The race served its purpose, raising enough money to cover an endowment for Katie's scholarship. It also was successful for another, equally important reason: It reflected Katie's spirit.

"It was a way for us to keep her memory alive," Karrie said, "and help us keep her."

For that, Tina Socci — Katie's mother — is grateful.

"I'm just thankful that it keeps Katie's name alive," Tina said, her eyes filling with tears. "I don't want people to forget Katie."

With Katie's scholarship now self-sustainable, the stampede is fully geared toward raising awareness about domestic violence. Proceeds from the event are split between Vera House and the Cayuga/Seneca Community Action Agency's Domestic Violence Intervention Program.

While the event's purpose is serious, the women who organize the Socci Stiletto Stampede ensure all who attend have a good time.

Grinning, Erin explained that the event still begins with stiletto-wearing participants completing a 50-yard dash. Many participants wear costumes. The men, she said, tend to come in drag.

"It starts with a co-ed, colorful, scantily clad run," she said.
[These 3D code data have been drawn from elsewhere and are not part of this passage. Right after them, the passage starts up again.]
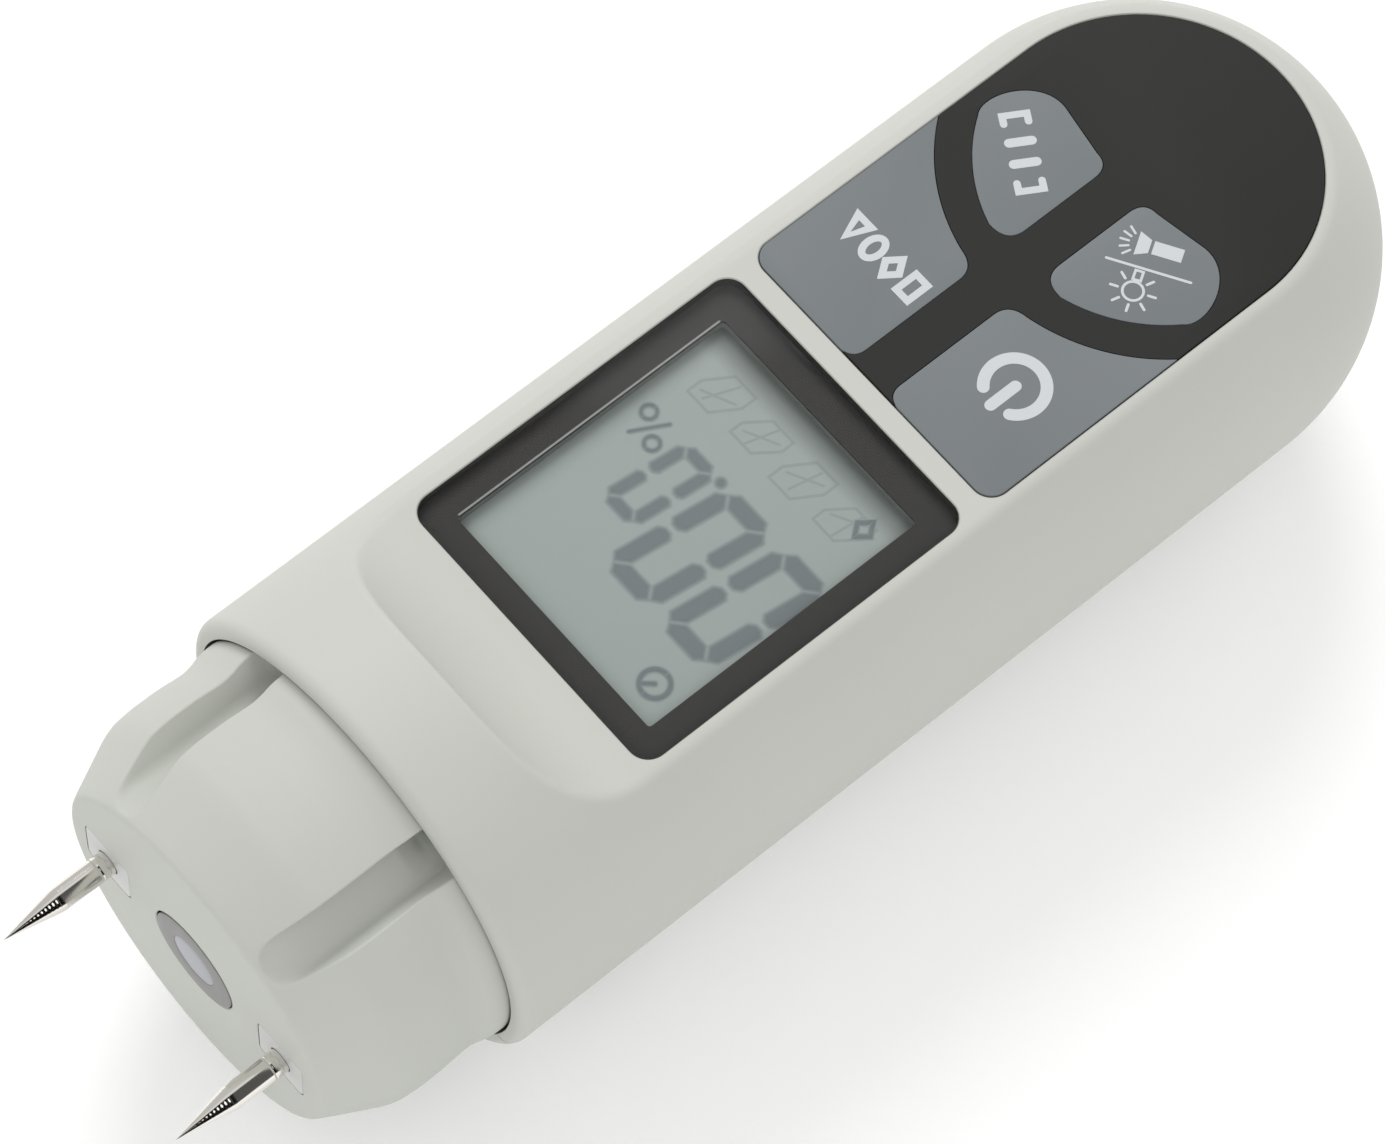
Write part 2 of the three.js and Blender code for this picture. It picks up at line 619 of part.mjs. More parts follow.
// A pan-head screw standing on its head, with a cross-shaped driver recess.
function makeScrew(x, y, headZ, seatZ, topZ, headRadius, shankRadius) {
  const profile = [
    [headZ, 0], [headZ, headRadius - 0.5], [headZ + 0.5, headRadius], [seatZ, headRadius],
    [seatZ, shankRadius], [topZ - 1, shankRadius], [topZ, 0.3], [topZ, 0],
  ];
  const arm = headRadius * 0.6;
  const half = headRadius * 0.13;
  const depth = (seatZ - headZ) * 0.55;
  const cross = [
    box(x - arm, x + arm, y - half, y + half, headZ - 1, headZ + depth),
    box(x - half, x + half, y - arm, y + arm, headZ - 1, headZ + depth),
  ];
  return without(turnedZ(profile, SMALL, x, y), cross);
}

// ---------------------------------------------------------------- battery, its snap and its door

const batteryFront = BATTERY.rear + BATTERY.length;
const TERMINAL = { pitch: 12.7, stud: 2.9, socket: 4, height: 2.1 };
const terminalZ = BATTERY.bottom + BATTERY.height / 2;

function makeBattery() {
  const { rear, half, bottom, height } = BATTERY;
  const section = roundedRectangle(-half, half, bottom, bottom + height, 2);
  const end = batteryFront + TERMINAL.height;
  return joined([
    slabX(section, rear, batteryFront),
    rodX(batteryFront - 1, end, TERMINAL.pitch / 2, terminalZ, TERMINAL.stud, SMALL),
    rodX(batteryFront - 1, end, -TERMINAL.pitch / 2, terminalZ, TERMINAL.socket, 6),
  ]);
}

// The snap is a soft plate that clips over the battery's two terminals.
function makeBatterySnap() {
  const x0 = batteryFront + 0.3;
  const section = roundedRectangle(-12.6, 12.6, terminalZ - 6, terminalZ + 6, 5);
  const room = x0 + TERMINAL.height + 0.1;
  return without(slabX(section, x0, x0 + 3.6), [
    rodX(x0 - 1, room, TERMINAL.pitch / 2, terminalZ, TERMINAL.stud + 0.4, SMALL),
    rodX(x0 - 1, room, -TERMINAL.pitch / 2, terminalZ, TERMINAL.socket + 0.5, SMALL),
  ]);
}

function makeBatteryPad() {
  return box(-106, -68, -8, 8, BATTERY.bottom + BATTERY.height + 0.05, BOX.top - 0.05);
}

// The door follows the barrel and its round rear end. A rail on each side runs in the wall's groove,
// a tab at the front edge goes in over the mouth's rim, and shallow grooves give a thumb grip.
function makeDoor() {
  const { front, half } = DOOR;
  const hollow = barrelCore(innerRadius + 0.2, LIP_X);
  const skin = box(-200, front, -half, half, -30, PARTING_Z - FIT).intersect(outer).subtract(hollow);
  const rails = [1, -1].map((side) => box(
    RAIL.rear, RAIL.front, side * (half - 0.6), side * (half + RAIL.reach), RAIL.bottom, RAIL.top,
  ));
  const tab = [
    box(TAB.rear, front - 0.6, -TAB.half, TAB.half, -innerRadius - 0.4, TAB.top),
    box(TAB.rear, TAB.front, -TAB.half, TAB.half, TAB.bottom, TAB.top),
  ];
  const grooves = [0, 1, 2, 3, 4].map((i) => {
    const x = -114 + i * 2.2;
    return box(x, x + 1, -6.5, 6.5, -BARREL_RADIUS - 1, -BARREL_RADIUS + 0.5);
  });
  return without(joined([skin, ...rails, ...tab]), grooves);
}

// ---------------------------------------------------------------- wiring

const WIRE_RADIUS = 0.6;

function makePinLead(side) {
  const y = side * pinY;
  return tube([
    [SOCKET.rear + 0.6, y, 0], [-22, y, 0.2], [-27, y - side * 2, 2.2], [-32.5, y - side * 5, 5],
    [-38, y - side * 6, 5.9], [-42, y - side * 6, boardBottom - 0.7],
  ], WIRE_RADIUS, 12);
}

function makeTorchLead(side) {
  return tube([
    [-14.3, side * 2, 0], [-19, side * 2, 0.4], [-25, side * 2.2, 3], [-32, side * 2, 5.6],
    [-38, side * 2, 5.9], [-42, side * 2, boardBottom - 0.7],
  ], WIRE_RADIUS, 12);
}

function makeBatteryLead(side) {
  return tube([
    [batteryFront + 4.8, side * 3, -5], [-54.5, side * 3, -4], [-49.5, side * 3, -3],
    [-45.5, side * 3.2, -0.5], [-44, side * 4, 3.5], [-46.5, side * 4.5, boardBottom - 1.6],
    [-50, side * 4.5, boardBottom - 0.75],
  ], WIRE_RADIUS, 14);
}

// ---------------------------------------------------------------- assembly

place('top_housing', makeTopHousing(), FINISH.shell);
place('bottom_housing', makeBottomHousing(), FINISH.shell);
place('nose_block', makeNose(), FINISH.nose);

CASE_SCREWS.forEach(({ x, y, seat }, i) => {
  const screw = makeScrew(x, y, seat - 2.1, seat - 0.1, SCREW_TOP_Z, 2.6, 1.15);
  place(`case_screw_${i + 1}`, screw, FINISH.steel);
});
BOARD_SCREW_SPOTS.forEach(([x, y], i) => {
  const seatZ = boardBottom - 0.1;
  const screw = makeScrew(x, y, seatZ - 1.3, seatZ, BOARD.top + 4, 1.7, 0.8);
  place(`board_screw_${i + 1}`, screw, FINISH.steel);
});

for (const [name, side] of pinSides) {
  place(`measuring_pin_${name}`, makePin(side), FINISH.nickel);
  place(`pin_insert_${name}`, makePinInsert(side), FINISH.insert);
  place(`pin_socket_${name}`, makeSocket(side), FINISH.brass);
  place(`pin_lead_${name}`, makePinLead(side), FINISH.white);
}

place('torch_bezel', makeTorchBezel(), FINISH.grey);
place('torch_lens', makeTorchLens(), FINISH.clear);
place('torch_led', makeTorchLed(), FINISH.clear);
place('torch_board', makeTorchBoard(), FINISH.board);
place('torch_lead_left', makeTorchLead(1), FINISH.red);
place('torch_lead_right', makeTorchLead(-1), FINISH.rubber);

place('display_window', makeDisplayWindow(), FINISH.clear);
place('window_border', makeWindowBorder(), FINISH.black);
place('lcd_panel', makeLcdPanel(), FINISH.glass);
place('lcd_frame', makeLcdFrame(), FINISH.white);
place('light_guide', makeLightGuide(), FINISH.clear);
place('zebra_strip_front', makeZebraStrip(LCD.front - 1.8), FINISH.rubber);
place('zebra_strip_rear', makeZebraStrip(LCD.rear + 1.8), FINISH.rubber);

place('keypad_overlay', makeKeypad(), FINISH.black);
for (const key of KEYS) {
  place(`key_${key.name}`, makeKey(key), FINISH.key);
  place(`switch_${key.name}`, makeSwitch(key), FINISH.chip);
  place(`switch_button_${key.name}`, makeSwitchButton(key), FINISH.chip);
}

place('main_board', makeMainBoard(), FINISH.board);
place('controller_chip', makeController(), FINISH.chip);
place('buzzer', makeBuzzer(), FINISH.chip);

place('battery', makeBattery(), FINISH.battery);
place('battery_snap', makeBatterySnap(), FINISH.rubber);
place('battery_pad', makeBatteryPad(), FINISH.foam);
place('battery_lead_red', makeBatteryLead(1), FINISH.red);
place('battery_lead_black', makeBatteryLead(-1), FINISH.rubber);
place('battery_door', makeDoor(), FINISH.shell);

const rearX = DOME_X - BARREL_RADIUS;
meter.position.set(-(PIN_LENGTH + rearX) / 2, 0, BARREL_RADIUS);

export default meter;
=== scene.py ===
"""Looks of a pin-type moisture meter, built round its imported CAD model.

Shapes are drawn in millimetres from the middle of the nose's front face, on the barrel's axis, with
+X towards the pins and +Z out of the display. row() turns them into the model's own frame, in metres.
"""
import json
import math
import bmesh
import bpy
import numpy as np
from mathutils import Matrix, Vector
from types import SimpleNamespace as Sizes


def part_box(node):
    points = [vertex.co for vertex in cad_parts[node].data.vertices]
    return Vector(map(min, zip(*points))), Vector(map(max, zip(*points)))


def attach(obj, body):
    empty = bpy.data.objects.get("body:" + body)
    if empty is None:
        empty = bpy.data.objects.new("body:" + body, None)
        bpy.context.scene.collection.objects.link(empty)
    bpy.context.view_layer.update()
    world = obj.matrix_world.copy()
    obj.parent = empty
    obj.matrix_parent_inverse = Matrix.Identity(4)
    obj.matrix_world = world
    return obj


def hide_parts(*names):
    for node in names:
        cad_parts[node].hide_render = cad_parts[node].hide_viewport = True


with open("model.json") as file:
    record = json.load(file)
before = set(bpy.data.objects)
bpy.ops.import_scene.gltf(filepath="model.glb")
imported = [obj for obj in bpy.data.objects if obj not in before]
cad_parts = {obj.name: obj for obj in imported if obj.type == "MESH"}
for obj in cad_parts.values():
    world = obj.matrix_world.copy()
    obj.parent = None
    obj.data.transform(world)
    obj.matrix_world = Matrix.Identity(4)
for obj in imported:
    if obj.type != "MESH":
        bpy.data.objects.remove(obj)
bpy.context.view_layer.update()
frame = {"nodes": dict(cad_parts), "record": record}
scene = bpy.context.scene
ROOT = "meter_body"
MM = 0.001

# ---- sizes

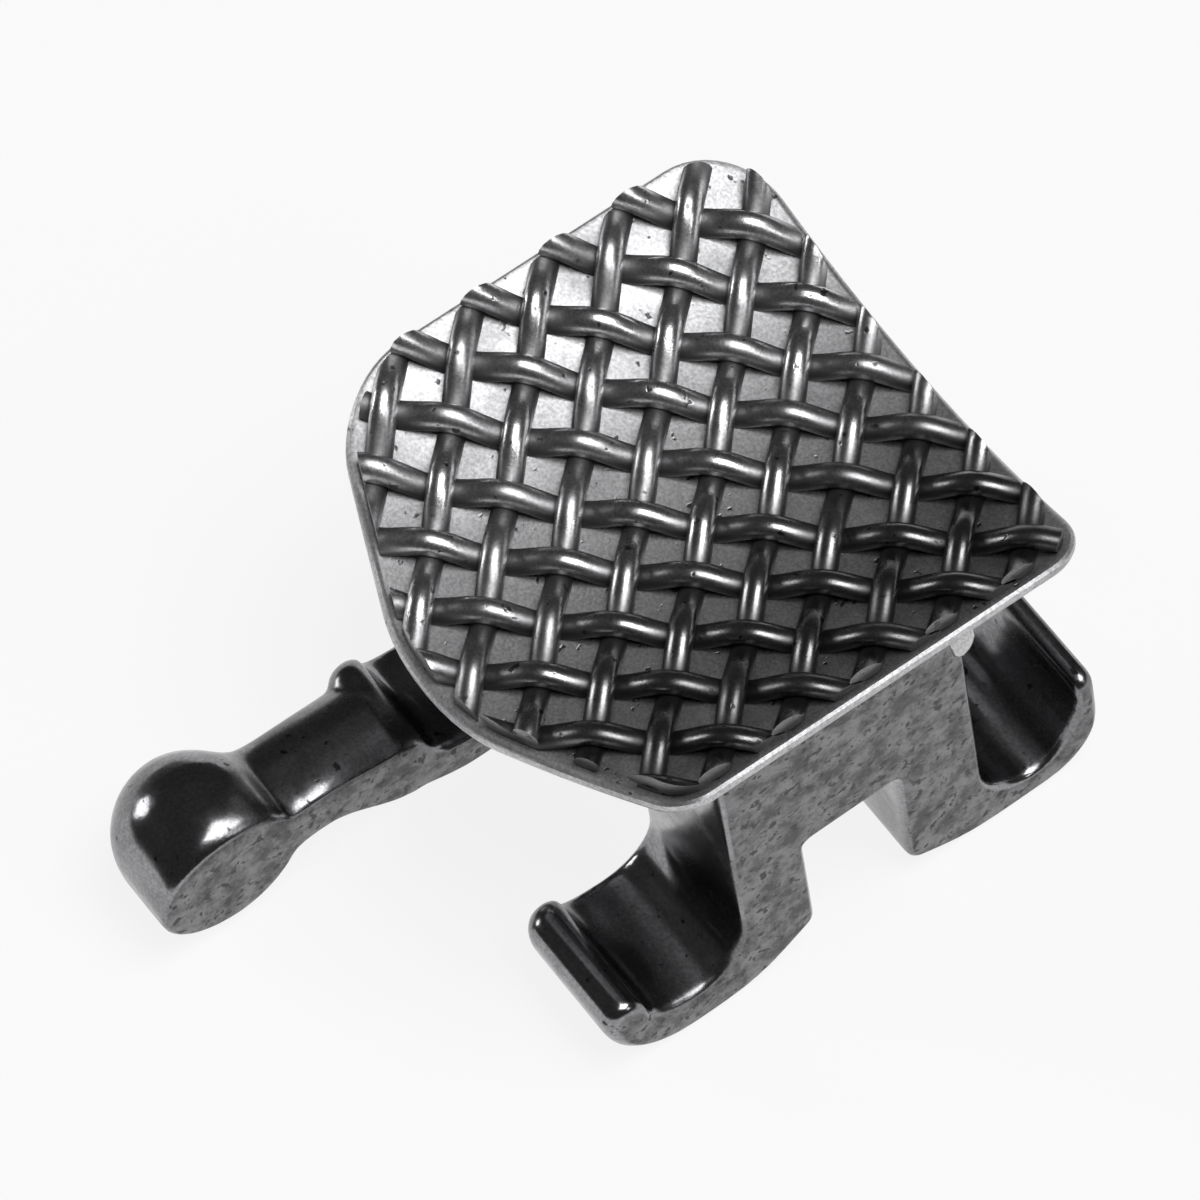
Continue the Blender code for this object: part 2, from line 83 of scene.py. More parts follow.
class Bench:
    """Works on one piece at a time, as a modeller does by hand."""

    @staticmethod
    def clear_selection() -> None:
        """Deselect every object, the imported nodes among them."""
        if bpy.context.object and bpy.context.object.mode != "OBJECT":
            bpy.ops.object.mode_set(mode="OBJECT")
        bpy.ops.object.select_all(action="DESELECT")

    @staticmethod
    def take(piece: bpy.types.Object) -> None:
        """Make one piece the only one selected, and the active one."""
        Bench.clear_selection()
        piece.select_set(True)
        bpy.context.view_layer.objects.active = piece

    @staticmethod
    def name_new(name: str) -> bpy.types.Object:
        """Name the primitive that was just added, and its mesh.

        Args:
            name: The piece's name.

        Returns:
            The piece.
        """
        piece = bpy.context.object
        piece.name = name
        piece.data.name = name
        return piece

    @staticmethod
    def open_mesh(piece: bpy.types.Object) -> None:
        """Go into edit mode on a piece, with all of it selected."""
        Bench.take(piece)
        bpy.ops.object.mode_set(mode="EDIT")
        bpy.ops.mesh.select_all(action="SELECT")

    @staticmethod
    def close_mesh() -> None:
        """Leave edit mode."""
        bpy.ops.object.mode_set(mode="OBJECT")

    @staticmethod
    def pick_verts(piece: bpy.types.Object, rule: Callable[[Vector], bool]) -> None:
        """Select the vertices that a rule takes, in edit mode.

        Args:
            piece: The piece in edit mode.
            rule: Says of a vertex's place whether it is picked.
        """
        bpy.ops.mesh.select_mode(type="VERT")
        bpy.ops.mesh.select_all(action="DESELECT")
        form = bmesh.from_edit_mesh(piece.data)
        for vert in form.verts:
            if rule(vert.co):
                vert.select = True
        form.select_flush(True)
        bmesh.update_edit_mesh(piece.data)

    @staticmethod
    def pick_edges(piece: bpy.types.Object, rule: Callable[[Vector, Vector], bool]) -> None:
        """Select the edges that a rule takes, in edit mode.

        Args:
            piece: The piece in edit mode.
            rule: Says of an edge's two ends whether it is picked.
        """
        bpy.ops.mesh.select_mode(type="EDGE")
        bpy.ops.mesh.select_all(action="DESELECT")
        form = bmesh.from_edit_mesh(piece.data)
        for edge in form.edges:
            if rule(edge.verts[0].co, edge.verts[1].co):
                edge.select = True
        form.select_flush_mode()
        bmesh.update_edit_mesh(piece.data)

    @staticmethod
    def cut(piece: bpy.types.Object, place: Vector, normal: Vector, clear: bool) -> None:
        """Cut a piece with a plane, in edit mode.

        Args:
            piece: The piece in edit mode.
            place: A point on the plane.
            normal: The plane's normal.
            clear: Whether what lies on the normal's side goes, with the cut filled.
        """
        bpy.ops.mesh.select_mode(type="VERT")
        bpy.ops.mesh.select_all(action="SELECT")
        bpy.ops.mesh.bisect(plane_co=place, plane_no=normal, use_fill=clear, clear_outer=clear,
                            threshold=HAIR)

    @staticmethod
    def cut_strips(piece: bpy.types.Object, low: float, high: float, strips: int) -> None:
        """Cut a piece across X into even strips, in edit mode, so that it can be curved.

        Args:
            piece: The piece in edit mode.
            low: Where the first strip begins.
            high: Where the last strip ends.
            strips: How many strips there are.
        """
        for index in range(1, strips):
            x = low + (high - low) * index / strips
            Bench.cut(piece, Vector((x, 0.0, 0.0)), Vector((1.0, 0.0, 0.0)), clear=False)

    @staticmethod
    def apply(piece: bpy.types.Object, kind: str, **settings: object) -> None:
        """Add a modifier to a piece and apply it.

        Args:
            piece: The piece.
            kind: The modifier's type.
            settings: Properties of the modifier.
        """
        Bench.take(piece)
        modifier = piece.modifiers.new(kind.lower(), kind)
        for name, value in settings.items():
            setattr(modifier, name, value)
        bpy.ops.object.modifier_apply(modifier=modifier.name)

    @staticmethod
    def finish(piece: bpy.types.Object, smooth_angle: float) -> None:
        """Bring a piece from millimetres to metres and shade it smooth.

        Args:
            piece: The piece, modelled in millimetres at the origin.
            smooth_angle: Edges sharper than this many degrees stay sharp.
        """
        piece.data.transform(Matrix.Scale(MILLIMETRE, 4))
        Bench.take(piece)
        bpy.ops.object.shade_smooth_by_angle(angle=math.radians(smooth_angle))
        Bench.clear_selection()


class Graph:
    """Adds and joins the nodes of one shader tree.

    Attributes:
        COLOUR_A: Place of the Mix node's first colour among its inputs.
        COLOUR_B: Place of its second colour.
        COLOUR_RESULT: Place of the mixed colour among its outputs.
        COLUMN_WIDTH: Distance between the nodes in the editor.
    """

    COLOUR_A = 6
    COLOUR_B = 7
    COLOUR_RESULT = 2
    COLUMN_WIDTH = 200

    def __init__(self, tree: bpy.types.NodeTree) -> None:
        """Start on a tree."""
        self.tree = tree
        self.column = 0

    def add(self, kind: str, **settings: object) -> bpy.types.Node:
        """Add a node, set its properties and move on one column.

        Args:
            kind: The node's type name.
            settings: Properties of the node.

        Returns:
            The new node.
        """
        node = self.tree.nodes.new(kind)
        for name, value in settings.items():
            setattr(node, name, value)
        self.column += 1
        node.location = (self.COLUMN_WIDTH * self.column, 0)
        return node

    def join(self, source: Socket, target: Socket) -> None:
        """Link one socket to another."""
        self.tree.links.new(source, target)

    def feed(self, target: Socket, value: Socket | float | Sequence[float]) -> None:
        """Link a socket to a target, or set the target to a constant.

        Args:
            target: The input socket.
            value: The socket or the constant.
        """
        if isinstance(value, bpy.types.NodeSocket):
            self.join(value, target)
        else:
            target.default_value = value

    def maths(self, operation: str, a: Socket | float, b: Socket | float = 0.0) -> Socket:
        """One operation on two values, left unclamped.

        Args:
            operation: The Math node's operation.
            a: The first value.
            b: The second value.

        Returns:
            The result's socket.
        """
        node = self.add("ShaderNodeMath", operation=operation)
        self.feed(node.inputs[0], a)
        self.feed(node.inputs[1], b)
        return node.outputs[0]

    def mix(self, share: Socket | float, a: Socket | Colour, b: Socket | Colour,
            blend: str = "MIX") -> Socket:
        """Mix two colours by a share.

        Args:
            share: How much of the second colour.
            a: The first colour.
            b: The second colour.
            blend: How the second goes over the first.

        Returns:
            The mixed colour's socket.
        """
        node = self.add("ShaderNodeMix", data_type="RGBA", blend_type=blend)
        self.feed(node.inputs["Factor"], share)
        for place, value in ((self.COLOUR_A, a), (self.COLOUR_B, b)):
            plain = not isinstance(value, bpy.types.NodeSocket)
            self.feed(node.inputs[place], (*value, 1.0) if plain else value)
        return node.outputs[self.COLOUR_RESULT]

    def shade(self, colour: Socket | Colour, share: Socket) -> Socket:
        """A colour made darker or lighter by a value."""
        return self.mix(1.0, colour, share, "MULTIPLY")

    def step(self, value: Socket, low: float, high: float, start: float = 0.0,
             end: float = 1.0) -> Socket:
        """Map a value smoothly from one range to another.

        Args:
            value: The value's socket.
            low: Where the change starts.
            high: Where the change ends.
            start: The result below low.
            end: The result above high.

        Returns:
            The result's socket.
        """
        node = self.add("ShaderNodeMapRange", interpolation_type="SMOOTHSTEP")
        self.join(value, node.inputs["Value"])
        node.inputs["From Min"].default_value = low
        node.inputs["From Max"].default_value = high
        node.inputs["To Min"].default_value = start
        node.inputs["To Max"].default_value = end
        return node.outputs["Result"]

    def noise(self, place: Socket, scale: Socket | float, detail: float, roughness: float) -> Socket:
        """A noise value over the surface.

        Args:
            place: The place's socket.
            scale: Patches to the unit of place.
            detail: How many finer layers are added.
            roughness: How much each finer layer counts.

        Returns:
            The value's socket.
        """
        node = self.add("ShaderNodeTexNoise")
        self.join(place, node.inputs["Vector"])
        self.feed(node.inputs["Scale"], scale)
        node.inputs["Detail"].default_value = detail
        node.inputs["Roughness"].default_value = roughness
        return node.outputs[0]

    def millimetres(self) -> Socket:
        """The object's own coordinates in millimetres.

        Returns:
            The place's socket.
        """
        place = self.add("ShaderNodeTexCoord")
        scale = self.add("ShaderNodeMapping")
        scale.inputs["Scale"].default_value = (PER_METRE,) * 3
        self.join(place.outputs["Object"], scale.inputs["Vector"])
        return scale.outputs["Vector"]


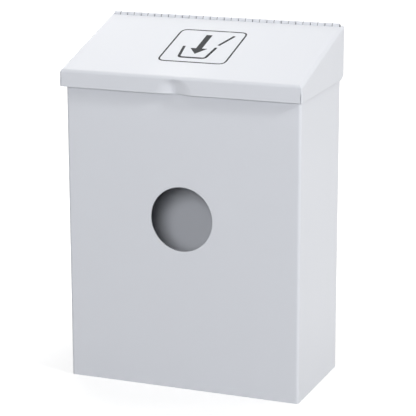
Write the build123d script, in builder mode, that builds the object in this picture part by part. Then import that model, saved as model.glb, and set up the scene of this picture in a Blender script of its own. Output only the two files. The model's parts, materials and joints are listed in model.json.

Following the dash, participants retire their stilettos and line up for the 5K run/walk. Some runners compete in tutus, and have been greeted at the finish line by a glitter-tossing Sydney — Katie's daughter.

After winners of the dash and race are awarded prizes, the Socci Stiletto Stampede moves on to the part of the event Karrie said "embodies Katie the most": live music, raffles and auctions, local vendors and a cash bar.

"We try to make it as loud and fun as Katie was when we hung out," she said.

As attendees rock out to local bands and cool off from the run with a few drinks, no one loses sight of what drives the Socci Stiletto Stampede.

"It's not just that we want to be a domestic violence fund," Karrie said. "We want you to know that you can be obnoxious and loud and that doesn't mean someone has the right to put their hands on you."

Jen Socci, Katie's sister, agreed.

"Putting the focus more on domestic violence, I feel like we can help people," she said. "And that's what Katie would do."

Erin, joined by Karrie and Tina, nodded her head seriously.

"That," she echoed, "is what Katie would do."